### Material ###

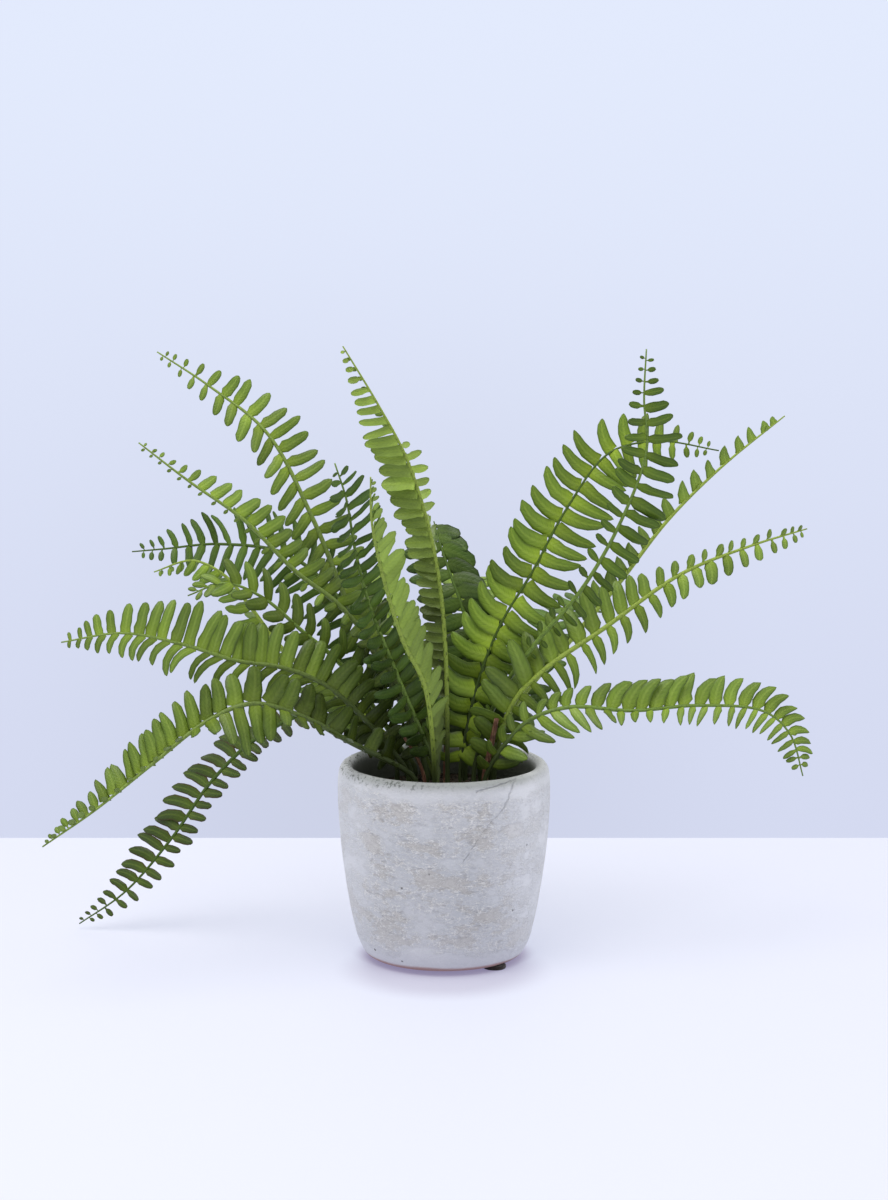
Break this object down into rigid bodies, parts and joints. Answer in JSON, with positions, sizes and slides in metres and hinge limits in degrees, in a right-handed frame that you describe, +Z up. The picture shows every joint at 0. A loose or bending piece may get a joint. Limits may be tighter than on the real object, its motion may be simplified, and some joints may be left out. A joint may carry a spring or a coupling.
{
  "type": "potted fern",
  "caption": "Fern with long arching feathered fronds rising from the soil of a small round-bellied cement pot on felt pads.",
  "frame": {"origin": "on the pot's axis, in the plane that the felt pads stand on", "axes": "+Z up along the pot's axis, +X to the right as the plant is seen from the front, -Y to the front"},
  "size_m": [0.426, 0.298, 0.351],
  "materials": {
    "cement": "whitewashed, worn and matt",
    "felt": "dense dark felt",
    "soil": "crumbly potting mix",
    "stub": "dry reddish brown stalk",
    "leaf_bright": "satin yellow green leaf",
    "leaf_mid": "satin mid green leaf",
    "leaf_deep": "satin deep green leaf"
  },
  "bodies": {
    "root": {"pot": "cement", "pad_1": "felt", "pad_2": "felt", "pad_3": "felt", "soil": "soil", "stub_middle": "stub", "stub_right": "stub", "stub_left": "stub", "frond_upper_left": "leaf_mid", "frond_left_second": "leaf_mid", "frond_left_dark": "leaf_deep", "frond_left_small": "leaf_bright", "frond_left_inner": "leaf_mid", "frond_left_level": "leaf_mid", "frond_left_drooping": "leaf_mid", "frond_left_trailing": "leaf_deep", "frond_centre_dark": "leaf_deep", "frond_tall": "leaf_bright", "frond_front": "leaf_bright", "frond_centre_back": "leaf_deep", "frond_right_broad": "leaf_bright", "frond_right_upright": "leaf_mid", "frond_right_folded": "leaf_mid", "frond_right_middle": "leaf_mid", "frond_right_low": "leaf_mid", "frond_back_middle": "leaf_bright", "frond_back_right": "leaf_deep", "frond_back_left": "leaf_mid"}
  },
  "joints": []
}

###

## Task requirements
Write out the listing once more, matching it exactly.

## The output
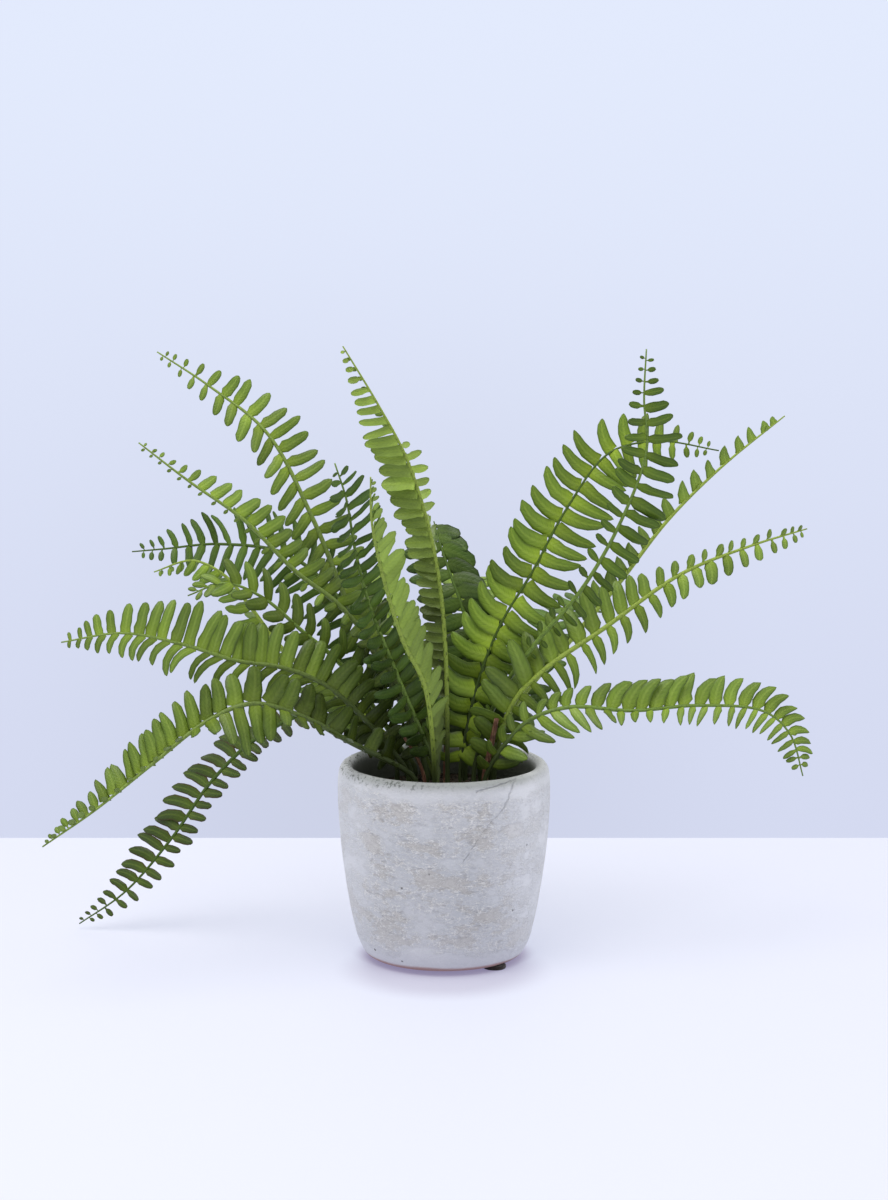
Break this object down into rigid bodies, parts and joints. Answer in JSON, with positions, sizes and slides in metres and hinge limits in degrees, in a right-handed frame that you describe, +Z up. The picture shows every joint at 0. A loose or bending piece may get a joint. Limits may be tighter than on the real object, its motion may be simplified, and some joints may be left out. A joint may carry a spring or a coupling.
{
  "type": "potted fern",
  "caption": "Fern with long arching feathered fronds rising from the soil of a small round-bellied cement pot on felt pads.",
  "frame": {"origin": "on the pot's axis, in the plane that the felt pads stand on", "axes": "+Z up along the pot's axis, +X to the right as the plant is seen from the front, -Y to the front"},
  "size_m": [0.426, 0.298, 0.351],
  "materials": {
    "cement": "whitewashed, worn and matt",
    "felt": "dense dark felt",
    "soil": "crumbly potting mix",
    "stub": "dry reddish brown stalk",
    "leaf_bright": "satin yellow green leaf",
    "leaf_mid": "satin mid green leaf",
    "leaf_deep": "satin deep green leaf"
  },
  "bodies": {
    "root": {"pot": "cement", "pad_1": "felt", "pad_2": "felt", "pad_3": "felt", "soil": "soil", "stub_middle": "stub", "stub_right": "stub", "stub_left": "stub", "frond_upper_left": "leaf_mid", "frond_left_second": "leaf_mid", "frond_left_dark": "leaf_deep", "frond_left_small": "leaf_bright", "frond_left_inner": "leaf_mid", "frond_left_level": "leaf_mid", "frond_left_drooping": "leaf_mid", "frond_left_trailing": "leaf_deep", "frond_centre_dark": "leaf_deep", "frond_tall": "leaf_bright", "frond_front": "leaf_bright", "frond_centre_back": "leaf_deep", "frond_right_broad": "leaf_bright", "frond_right_upright": "leaf_mid", "frond_right_folded": "leaf_mid", "frond_right_middle": "leaf_mid", "frond_right_low": "leaf_mid", "frond_back_middle": "leaf_bright", "frond_back_right": "leaf_deep", "frond_back_left": "leaf_mid"}
  },
  "joints": []
}